Exercise prompt
Look below for the line containing "bpy.context.scene.collection.children.link(made)" and the line containing "obj.matrix_parent_inverse = Matrix.Identity(4)"; repeat exactly those two lines and all lines between them, and nothing else.

■ ■ ■ ■

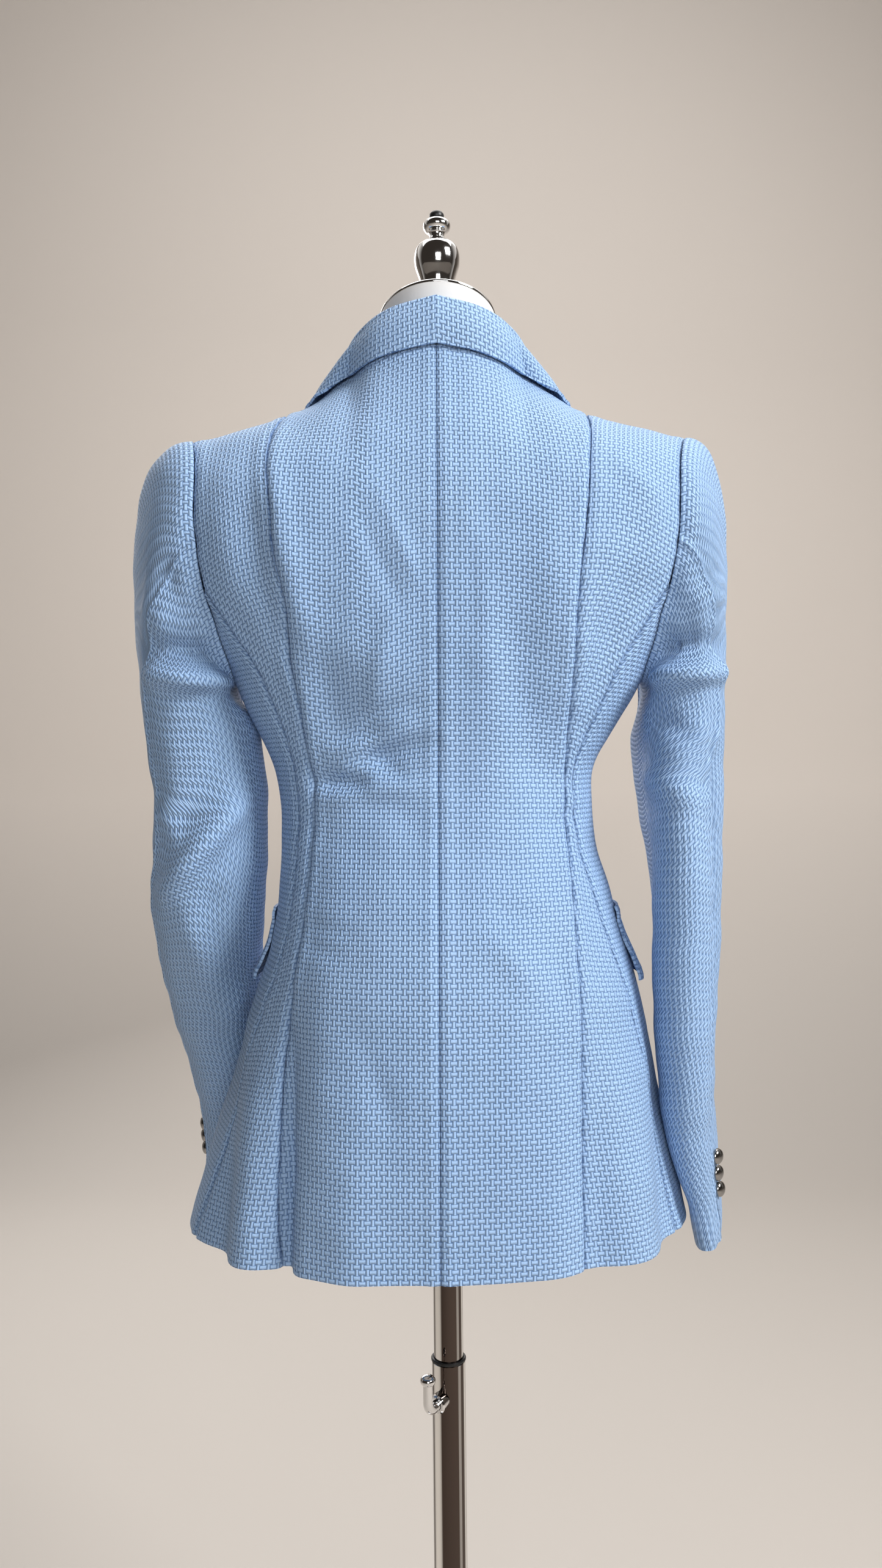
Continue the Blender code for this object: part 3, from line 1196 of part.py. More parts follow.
def make_clamp(collection, tools):
    turn = math.radians(CLAMP_TURN)
    out = Vector((math.sin(turn), math.cos(turn), 0))
    centre = Vector((0, 0, CLAMP_Z))
    bore = HOOK_RADIUS + GAP
    low = OUTER_RADIUS - 0.003
    boss = [(bore, BOSS_OUT), (BOSS_RADIUS - EDGE, BOSS_OUT), (BOSS_RADIUS, BOSS_OUT - EDGE)]
    boss += [(BOSS_RADIUS, low), (bore, low)]
    socket = turned("clamp_boss", boss, "chrome", collection, 20, hollow=True)
    place(socket, centre, out)
    bpy.ops.mesh.primitive_cylinder_add(vertices=56, radius=OUTER_RADIUS + GAP, depth=0.06, location=centre)
    cutter = as_tool(bpy.context.active_object, "pole_cutter", tools)
    cut = socket.modifiers.new("Saddle", "BOOLEAN")
    cut.operation = "DIFFERENCE"
    cut.object = cutter
    route = [Vector((0, 0, OUTER_RADIUS + 2 * GAP)), Vector((0, 0, HOOK_REACH - HOOK_BEND))]
    for k in range(1, 6):
        bend = math.pi / 2 * k / 5
        along = HOOK_REACH - HOOK_BEND + HOOK_BEND * math.sin(bend)
        route.append(Vector((0, HOOK_BEND * (1 - math.cos(bend)), along)))
    route.append(Vector((0, HOOK_RISE - HOOK_BALL_HEIGHT * 0.5, HOOK_REACH)))
    curve = bpy.data.curves.new("clamp_hook", "CURVE")
    curve.dimensions = "3D"
    curve.bevel_depth = HOOK_RADIUS
    curve.bevel_resolution = 2
    curve.use_fill_caps = True
    spline = curve.splines.new("POLY")
    spline.points.add(len(route) - 1)
    for point, at in zip(spline.points, route):
        point.co = (*at, 1)
    rod = bpy.data.objects.new("hook_rod", curve)
    collection.objects.link(rod)
    bpy.context.view_layer.update()
    evaluated = rod.evaluated_get(bpy.context.evaluated_depsgraph_get())
    mesh = bpy.data.meshes.new_from_object(evaluated)
    bpy.data.objects.remove(rod)
    turn_out(mesh)
    mesh.name = "clamp_hook"
    mesh.materials.clear()
    mesh.materials.append(material("clamp_hook", "chrome"))
    hook = bpy.data.objects.new("clamp_hook", mesh)
    collection.objects.link(hook)
    frame = Matrix((
        (-out.y, 0, out.x, 0),
        (out.x, 0, out.y, 0),
        (0, 1, 0, CLAMP_Z),
        (0, 0, 0, 1),
    ))
    hook.matrix_world = frame
    bpy.ops.mesh.primitive_uv_sphere_add(segments=14, ring_count=8, radius=1, location=(0, 0, 0))
    ball = as_tool(bpy.context.active_object, "hook_ball_tool", tools)
    ball.data.transform(Matrix.Diagonal((HOOK_BALL_RADIUS, HOOK_BALL_RADIUS, HOOK_BALL_HEIGHT, 1)))
    ball.location = centre + out * HOOK_REACH + Vector((0, 0, HOOK_RISE))
    join = hook.modifiers.new("Ball", "BOOLEAN")
    join.operation = "UNION"
    join.object = ball


def empty_scene():
    for thing in list(bpy.data.objects):
        bpy.data.objects.remove(thing)


def new_collection(name):
    made = bpy.data.collections.new(name)
    bpy.context.scene.collection.children.link(made)
    return made


empty_scene()
blazer = new_collection(OBJECT)
cutters = new_collection("cutters")
outsides = {}
armholes = {side: armhole(side) for side in SIDES}
for side in SIDES:
    make_body(side, blazer)
    make_pocket(side, blazer)
    make_sleeve(side, blazer)
    make_cuff_buttons(side, blazer)
make_collar(blazer)
make_front_button(blazer)
make_form(blazer, cutters)
make_neck_cap(blazer)
make_finial(blazer)
make_pole(blazer)
make_clamp(blazer, cutters)
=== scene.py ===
import math

import bpy
import numpy as np
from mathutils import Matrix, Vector
from mathutils.bvhtree import BVHTree


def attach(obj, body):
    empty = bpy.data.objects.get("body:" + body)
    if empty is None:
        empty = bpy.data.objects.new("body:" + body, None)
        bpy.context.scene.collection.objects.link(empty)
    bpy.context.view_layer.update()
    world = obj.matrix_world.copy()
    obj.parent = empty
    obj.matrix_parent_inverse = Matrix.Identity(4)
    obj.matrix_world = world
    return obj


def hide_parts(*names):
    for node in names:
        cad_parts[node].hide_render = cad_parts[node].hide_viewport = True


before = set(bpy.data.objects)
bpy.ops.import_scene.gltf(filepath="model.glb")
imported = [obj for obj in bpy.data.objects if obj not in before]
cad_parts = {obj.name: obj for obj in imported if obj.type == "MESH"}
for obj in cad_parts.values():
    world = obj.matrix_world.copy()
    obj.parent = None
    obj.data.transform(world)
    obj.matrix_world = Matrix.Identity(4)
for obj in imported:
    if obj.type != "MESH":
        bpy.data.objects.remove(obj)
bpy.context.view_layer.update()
print("frame loaded")

# A blazer worn by a dress form, seen from behind. Metres, +Z up, the fronts face -Y, the wearer's left is +X.

sides = {"left": 1, "right": -1}


# Curves through tables

def table(names, *rows):
    return dict(zip(names.split(), np.array(sorted(rows), float).T))


def smooth(knots, values, at):
    step = np.diff(knots)
    rise = np.diff(values) / step
    slope = np.empty_like(values)
    slope[1:-1] = (rise[:-1] * step[1:] + rise[1:] * step[:-1]) / (step[1:] + step[:-1])
    slope[0] = rise[0]
    slope[-1] = rise[-1]
    at = np.clip(at, knots[0], knots[-1])
    i = np.clip(np.searchsorted(knots, at, side="right") - 1, 0, len(step) - 1)
    t = (at - knots[i]) / step[i]
    start = (2 * t**3 - 3 * t**2 + 1) * values[i] + (t**3 - 2 * t**2 + t) * step[i] * slope[i]
    return start + (3 * t**2 - 2 * t**3) * values[i + 1] + (t**3 - t**2) * step[i] * slope[i + 1]


def read(rows, name, at):
    return smooth(next(iter(rows.values())), rows[name], at)


def hermite(start, startOut, end, endIn, t):
    return (
        (2 * t**3 - 3 * t**2 + 1) * start
        + (t**3 - 2 * t**2 + t) * startOut
        + (3 * t**2 - 2 * t**3) * end
        + (t**3 - t**2) * endIn
    )


def ease(value):
    value = np.clip(value, 0, 1)
    return value * value * (3 - 2 * value)


def signedPower(value, power):
    return np.sign(value) * np.abs(value) ** power


def unit(vectors):
    return vectors / np.maximum(np.linalg.norm(vectors, axis=-1, keepdims=True), 1e-12)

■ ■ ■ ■

Problem solution
    bpy.context.scene.collection.children.link(made)
    return made


empty_scene()
blazer = new_collection(OBJECT)
cutters = new_collection("cutters")
outsides = {}
armholes = {side: armhole(side) for side in SIDES}
for side in SIDES:
    make_body(side, blazer)
    make_pocket(side, blazer)
    make_sleeve(side, blazer)
    make_cuff_buttons(side, blazer)
make_collar(blazer)
make_front_button(blazer)
make_form(blazer, cutters)
make_neck_cap(blazer)
make_finial(blazer)
make_pole(blazer)
make_clamp(blazer, cutters)
=== scene.py ===
import math

import bpy
import numpy as np
from mathutils import Matrix, Vector
from mathutils.bvhtree import BVHTree


def attach(obj, body):
    empty = bpy.data.objects.get("body:" + body)
    if empty is None:
        empty = bpy.data.objects.new("body:" + body, None)
        bpy.context.scene.collection.objects.link(empty)
    bpy.context.view_layer.update()
    world = obj.matrix_world.copy()
    obj.parent = empty
    obj.matrix_parent_inverse = Matrix.Identity(4)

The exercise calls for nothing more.